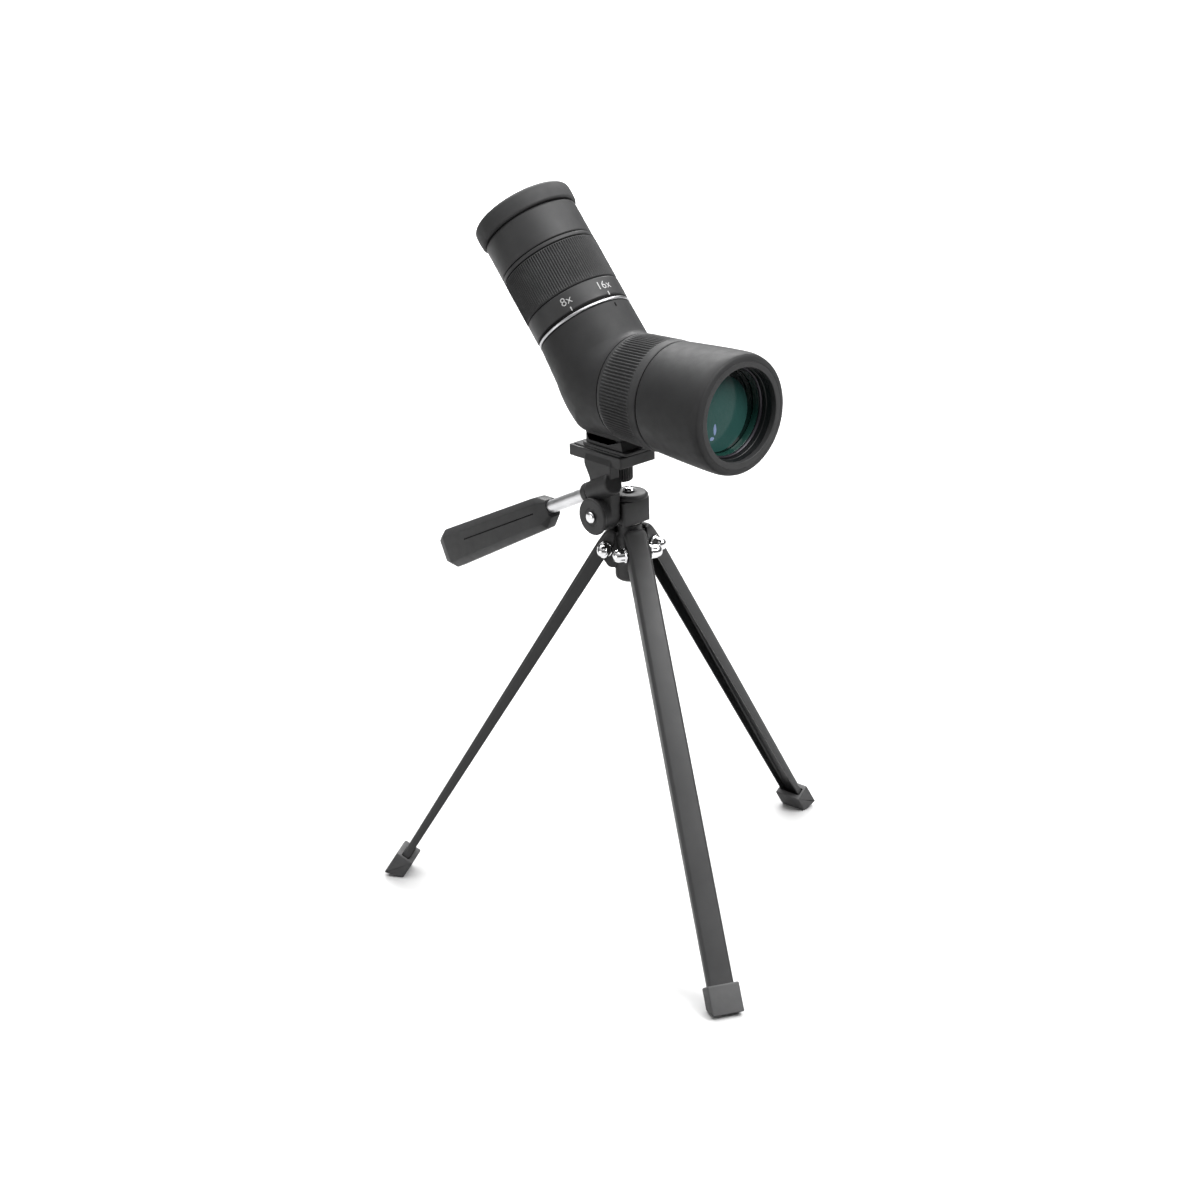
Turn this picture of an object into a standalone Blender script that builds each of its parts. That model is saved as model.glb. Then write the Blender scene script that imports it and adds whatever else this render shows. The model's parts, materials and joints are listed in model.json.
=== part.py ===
"""A compact angled spotting scope on a mini tripod with a pan head.

The tripod column stands on Z through x = y = 0 and the feet rest on z = 0. The objective looks
along -Y and the eyepiece rises towards +Y. Dimensions below are in millimetres.
"""
import math

import bmesh
import bpy
from mathutils import Matrix, Vector

MM = 0.001
GAP = 0.3

# Tripod
LEG_ANGLES = {"front": -115.4, "right": 4.6, "left": 124.6}
LEG_SPREAD = 32.44
PIVOT_R = 10.6
PIVOT_Z = 176.6
LEG_TOP = 10.3
LEG_END = -205.2
LEG_WALL = 0.9
PIN_R = 1.4
FOOT_W = 14.8
FOOT_D = 9.24
FOOT_TOP = -196.4
FOOT_SOLE = -208.5
SOLE_RAKE = 0.2856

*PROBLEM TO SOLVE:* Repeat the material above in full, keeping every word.

*SOLUTION TO THIS EXERCISE:*
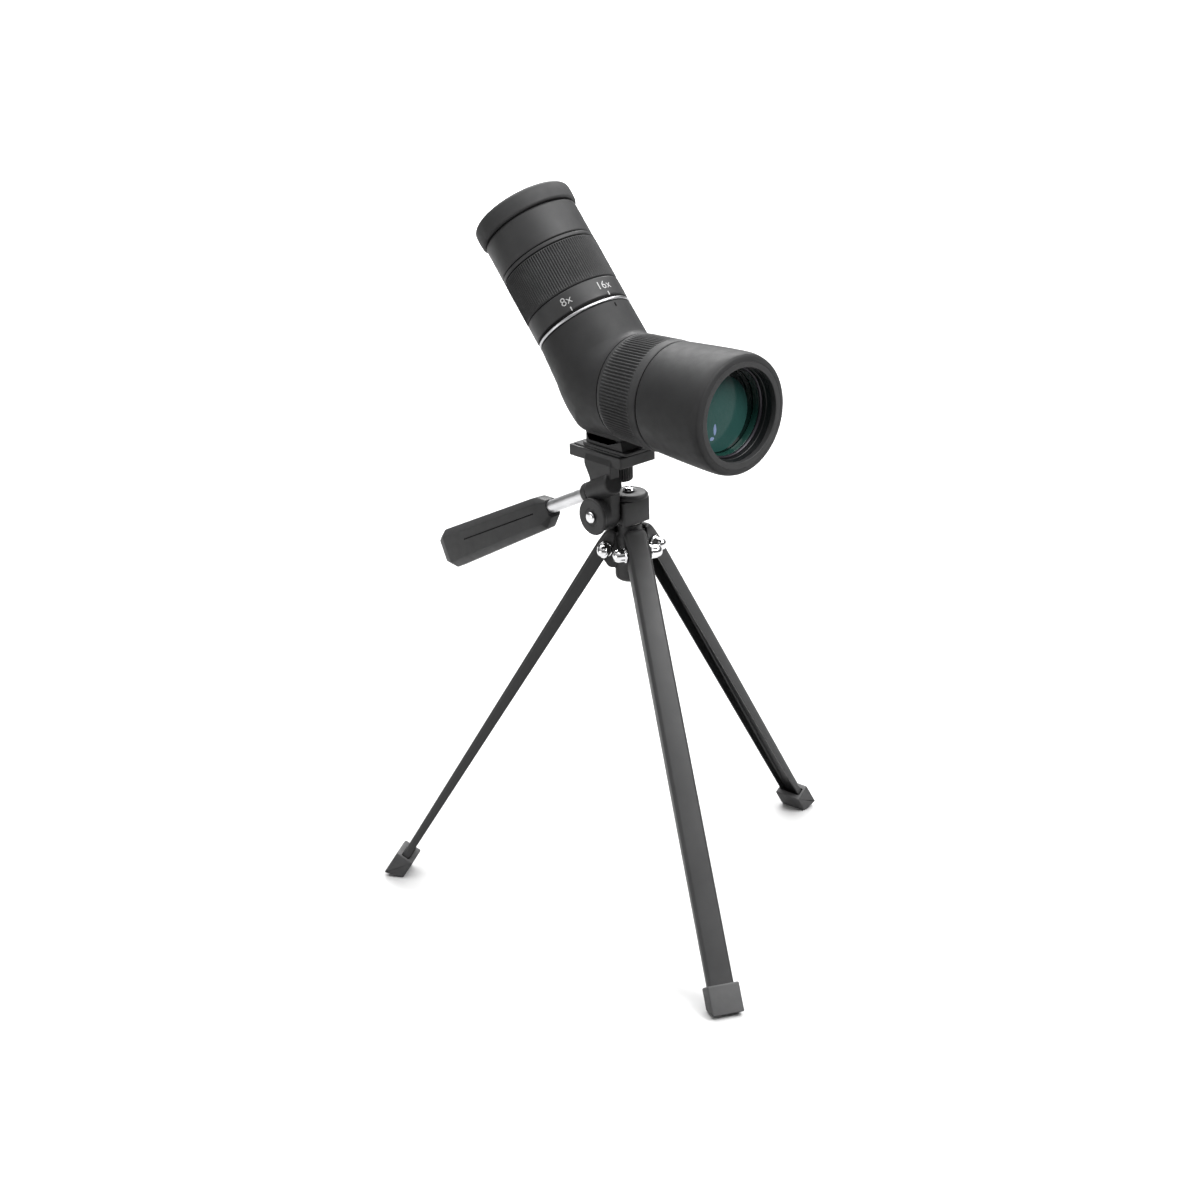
Turn this picture of an object into a standalone Blender script that builds each of its parts. That model is saved as model.glb. Then write the Blender scene script that imports it and adds whatever else this render shows. The model's parts, materials and joints are listed in model.json.
=== part.py ===
"""A compact angled spotting scope on a mini tripod with a pan head.

The tripod column stands on Z through x = y = 0 and the feet rest on z = 0. The objective looks
along -Y and the eyepiece rises towards +Y. Dimensions below are in millimetres.
"""
import math

import bmesh
import bpy
from mathutils import Matrix, Vector

MM = 0.001
GAP = 0.3

# Tripod
LEG_ANGLES = {"front": -115.4, "right": 4.6, "left": 124.6}
LEG_SPREAD = 32.44
PIVOT_R = 10.6
PIVOT_Z = 176.6
LEG_TOP = 10.3
LEG_END = -205.2
LEG_WALL = 0.9
PIN_R = 1.4
FOOT_W = 14.8
FOOT_D = 9.24
FOOT_TOP = -196.4
FOOT_SOLE = -208.5
SOLE_RAKE = 0.2856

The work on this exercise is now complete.